Même avec un processeur non-Itanium, le code peut s’exécuter plus rapidement car le compilateur du processeur peut produire du code plus efficace depuis du code machine issu du Rust que depuis du code machine provenant de C. C’est encore plus vrai sur les processeurs comme ARM qui permettent d’avoir des garanties de consistance plus faibles sur certaines opérations et donc d’éviter des efforts de synchronisation quand cela n’est pas nécessaire[3].

Swift développé par Apple répond à des enjeux similaires à Rust et répond à l’objectif de disposer d’un langage qui lui permette de tirer le maximum de bénéfice des processeurs ARM équipant leurs téléphones, leurs tablettes et depuis peu leurs ordinateurs.

Conclusion

J’espère que ce long article vous aura donné envie d’en apprendre plus sur un au moins des sujets dont il parle, sans trop vous rendre anxieux sur le fonctionnement de votre ordinateur ou de votre smartphone.

Le fonctionnement des ordinateurs modernes est d’une complexité insondable, mais ma conviction est qu’en savoir un peu sur leur fonctionnement général contribue à concevoir de meilleur systèmes.

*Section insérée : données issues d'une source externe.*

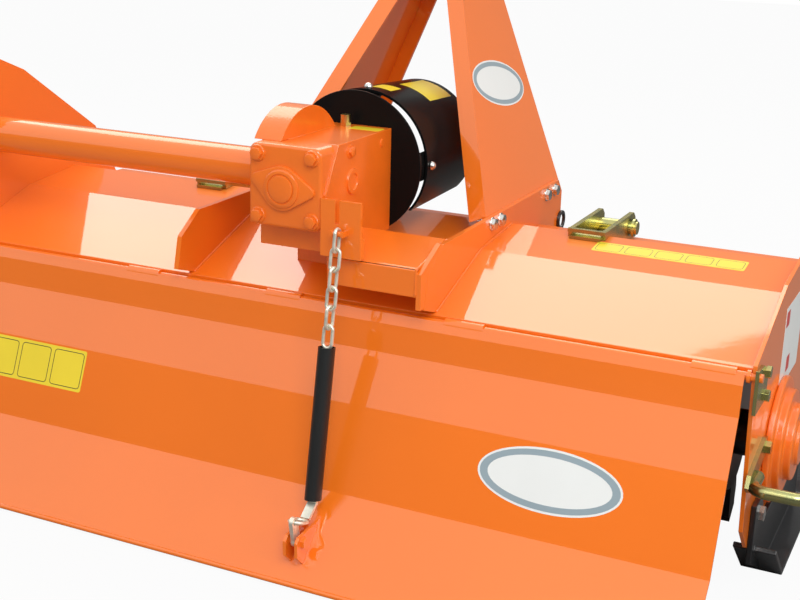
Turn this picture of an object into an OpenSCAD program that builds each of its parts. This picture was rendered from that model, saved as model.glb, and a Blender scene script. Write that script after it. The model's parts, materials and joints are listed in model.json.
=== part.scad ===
// Rotary tiller for a three-point hitch, parked on its skids
// X runs across the machine, +Y is the direction of travel, Z is up from the ground
// the origin is on the ground under the middle of the outline

/* [Main sizes] */
// inside width between the end plates
inner_w = 1360; // [1000:10:1700]
// height of the rotor shaft above the ground
rotor_h = 200; // [195:1:230]
// how far the rotor shaft lies ahead of the gearbox
rotor_y = 165; // [140:1:200]
// radius swept by the tine tips
tine_r = 188; // [160:1:190]
// height of the input shaft above the sweep of the tines
deck_rise = 164; // [150:1:190]
// half distance between the mast bracket plates
bracket_x = 212; // [180:1:260]

/* [Sheet metal] */
// thickness of the hood sheet
hood_t = 4; // [3:0.5:6]
// thickness of the end plates
plate_t = 6; // [5:0.5:10]
// thickness of the bracket plates
bracket_t = 8; // [6:0.5:12]
// thickness of the flap sheet
flap_t = 3; // [2:0.5:5]
// thickness of the mast leg sheet
leg_t = 6; // [4:0.5:8]

/* [Gearbox] */
// half width of the gearbox body
gb_hw = 60; // [50:1:80]
// half depth of the gearbox body
gb_hd = 107; // [90:1:130]
// radius of the axle tube on the left
tube_r = 30; // [24:0.5:40]

/* [Shaft guard] */
// outer radius of the guard collar
guard_r = 117; // [100:1:130]
// length of the guard hood
guard_len = 210; // [150:1:260]
// gap between the collar's back and the guard hood
guard_gap = 30; // [20:1:45]

/* [Rotor] */
// radius of the rotor tube
rotor_tube_r = 35; // [30:1:45]
// number of tine flanges
flange_n = 7; // [5:1:8]
// pairs of tines on each flange
tine_pairs = 3; // [2:1:3]

/* [Hitch] */
// radius of the lower hitch pins
lower_pin_r = 11; // [10.5:0.5:14]
// half distance between the lower pin shoulders
lower_x = 341.5; // [330:0.5:420]
// height of the top link hole above the lower pins
mast_h = 460; // [440:1:500]
// radius of the top link hole
top_hole_r = 9.7; // [9.5:0.05:13]

/* [Flap] */
// gap between the flap end and the end plate
flap_gap = 8; // [6:1:20]
// radius of the flap hinge rod
hinge_r = 6; // [5:0.5:8]

/* [Hidden] */
$fn = 48;
hw = inner_w/2;
out_x = hw + plate_t;
zt = rotor_h + tine_r + deck_rise;
// the frame is drawn for an input shaft at 576 and moved by d
d = zt - 576;
stub_r = 22;
spline_r = 17.45;
hinge_y = -56;
hinge_z = 392 + d;
e = 0.01;
// hood profile, outer side, from the rear lip to the front edge
hood_out = [[-40, 402 + d], [125, 460 + d], [256, 474 + d], [340, 446 + d], [340, 382 + d], [402, 382 + d], [424, 250 + d]];
hood_in = inset(hood_out, hood_t);
// flap profile, outer side, from the hinge to the lower edge
flap_out = [[-64, 397 + d], [-70, 382 + d], [-76, 339 + d], [-109, 262 + d], [-158, 139 + d], [-264, 34 + d]];
flap_in = inset(flap_out, -flap_t);
lug_x = 96;
lug_y = -240;
lug_z = zt - 483;
hook_x = 95;
hook_y = -121;
hook_z = zt - 54;
knee_y = -152;
knee_z = zt - 219;
pin_y = 377;
pin_z = zt - 113;
top_y = 500;
top_z = pin_z + mast_h;
body_hw = gb_hw + 4;
body_y = gb_hd + 4;
// bolts of the mast legs, as Y and drop below the input shaft
bolt_at = [[169, zt - 85], [204, zt - 85], [423, zt - 86], [465, zt - 85]];
// mast legs: folded sheets that lean in to the head
leg_x = bracket_x - bracket_t/2;
leg_z = zt - 74;
leg_rear = 161;
leg_front = 506;
leg_rake = 0.54;
leg_rake_front = 0.055;
head_x = 22.5;
head_t = 10;
cap_t = 8;
head_z = top_z - 40;
leg_top_x = 53;
leg_tilt = atan((leg_x - leg_top_x)/(head_z - cap_t - leg_z));
leg_len = (head_z - cap_t - leg_z)/cos(leg_tilt);
// y of the middle of the machine's outline, which is moved to y = 0
flap_end_y = -262;
bead_r = 4;
mid_y = (leg_front + leg_rake_front*leg_len + flap_end_y - bead_r)/2;

// extrude a profile drawn in Y and Z along X from x0 to x1
module along_x(x0, x1) {
  translate([x0, 0, 0]) rotate([90, 0, 90]) linear_extrude(height = x1 - x0) children();
}

// a rod along X
module rod_x(x0, x1, y, z, r) {
  translate([x0, y, z]) rotate([0, 90, 0]) cylinder(h = x1 - x0, r = r);
}

// a rod along Y
module rod_y(y0, y1, x, z, r) {
  translate([x, y0, z]) rotate([-90, 0, 0]) cylinder(h = y1 - y0, r = r);
}

// hexagon along X
module hex_x(x0, x1, y, z, r) {
  translate([x0, y, z]) rotate([0, 90, 0]) cylinder(h = x1 - x0, r = r, $fn = 6);
}

// hexagon along Y
module hex_y(y0, y1, x, z, r) {
  translate([x, y0, z]) rotate([-90, 0, 0]) cylinder(h = y1 - y0, r = r, $fn = 6);
}

// thickness of the side gear case, and how far the ends of the machine stand out from the end plates
case_w = 66;
end_out = 95;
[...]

1. un peu l’équivalent de variable locales dans le processeur, mais qui sont en nombre limité
2. Pour être tout à fait précis Rust utilise le compilateur LLVM qui est aussi et surtout un compilateur C et C++ et je ne sais pas si pour le moment il intègre des optimisations spécifique à Rust.
3. Pour en savoir plus, voir par exemple cet article.